When you will access Kibana for the first time, as explained in the paragraph above, you will be initially requested to enter the username and password before attempting to do any setup. Once successfully logged in, the first and foremost step as user is to configure an index in order to retrieve data from Elasticsearch indices for things like visualizations. If Fluentd's default configuration has not be changed, then the index name/pattern is logstash-YYYY-MM-DD. The wildcard logstash-* for matching all index beginning with logstash-... is recommended.

Next you can specify some settings, in particular it is highly recommended to setup a "Time Filter field name" by usually selecting the default suggested one: @timestamp . Finally click on the blue button "Create index pattern". Once confirmed, you should be displayed with a list of the found Fields associated to the just created index. Usually logs files follow the json syntax, thus Data are represented by name/value pairs. The Fields are none other than the name (or key if you will) from all the various pairs collected up to a certain moment in your instance.

Create an Index in Kibana (Right-click with the mouse and select "View Image")

Finally, on the left navigation panel click on "Discover" in order to start see the logs being collected.

Here you can find the official getting started for Kibana.

Grafana First Access - Basic Setup

When you will access Grafana for the first time, some basic configuration is required. As explained in the paragraph above, you will be initially requested to enter the username and password before attempting to do any setup. Once successfully logged in, then the primarily configuration is to add a so called "Data Source". Like we mentioned earlier, Grafana is a web dashboard for visualizing time series data collected by a data source (i.e. Prometheus in our specific case, but Grafana can work with several others).

The procedure is quite straightforward. On the Home you will be shown with a top panel suggesting first setup actions:

  • Click on "Add data source" button. (Note: if you have already added a source, then such button will be labeled differently cause the action have been already completed once.)
  • Enter an helpful and meaningful name for such source.
  • Select "Prometheus" from the "Type" drop-down menu.
  • Under the "HTTP" section, the "URL" field represents the source address from where data will be collected. Thus, enter your prometheus-server's host IP (do not forget to place http:// before, e.g. http://prometheus.34.244.118.105.nip.io). Regarding the field "Access", you can leave selected the default option (which at the current used version should be "Server(Default)").
  • Next, under the "Auth" section select the "Basic Auth" checkbox. This will automatically make a new HTML section be visible, namely "Basic Auth Details".
  • As expected, under the "Basic Auth Details" section enter the same pair of username and password that you would use to access the prometheus-server's host (such pair can be found in the config.tfvars file).
  • Optionally, under the "Advanced HTTP Settings" section it is possible to define a global "scrape interval" for the HTTP GET requests (however can be tweaked later as well).
  • Last but not least, click on the green button "Save & Test". If everything went well, you should see two green pop-up banners: one saying "Data Source added" and the other "Data source is working"

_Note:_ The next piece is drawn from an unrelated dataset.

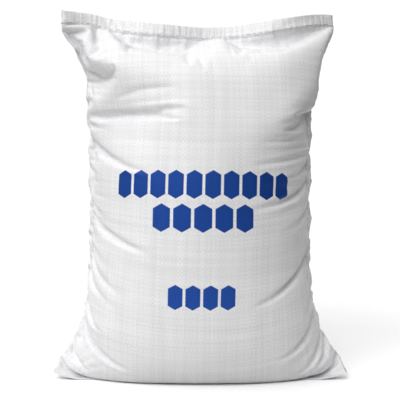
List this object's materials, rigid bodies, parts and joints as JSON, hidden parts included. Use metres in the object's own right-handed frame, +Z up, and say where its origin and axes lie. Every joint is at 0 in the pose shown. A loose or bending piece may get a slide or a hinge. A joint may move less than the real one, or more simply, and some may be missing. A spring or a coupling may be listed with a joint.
{
  "type": "bag of sugar",
  "caption": "Filled woven-polypropylene sugar sack, standing upright, with a sewn sagging top hem, peaked corners and two ears at the base.",
  "frame": {"origin": "middle of the base on the floor, under the middle of the sack", "axes": "+Z up from the base to the hem, +X along the width to the viewer's right of the printed face, -Y out of the printed face"},
  "size_m": [0.456, 0.244, 0.568],
  "materials": {
    "woven_fabric": "white woven polypropylene tape, slightly glossy, printed with plain blue marks",
    "thread": "white spun sewing thread"
  },
  "bodies": {
    "root": {"sack": "woven_fabric", "closing_thread_front": "thread", "closing_thread_back": "thread"}
  },
  "joints": []
}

Once we made sure that a Data Source has been correctly added to Grafana, it is time to either create or import some dashboards. We definitely recommend to import some already existing ones specifically tailored for Kubernetes clusters. The ones we've found to be useful are the following IDs: 3131, 3119, 5303, 5327. These dashboards can be explored and retrieved at the following official URL: https://grafana.com/dashboards?search=Kubernetes . Nevertheless, the exercise of creating your own dashboard will certainly help with exploring Grafana's features.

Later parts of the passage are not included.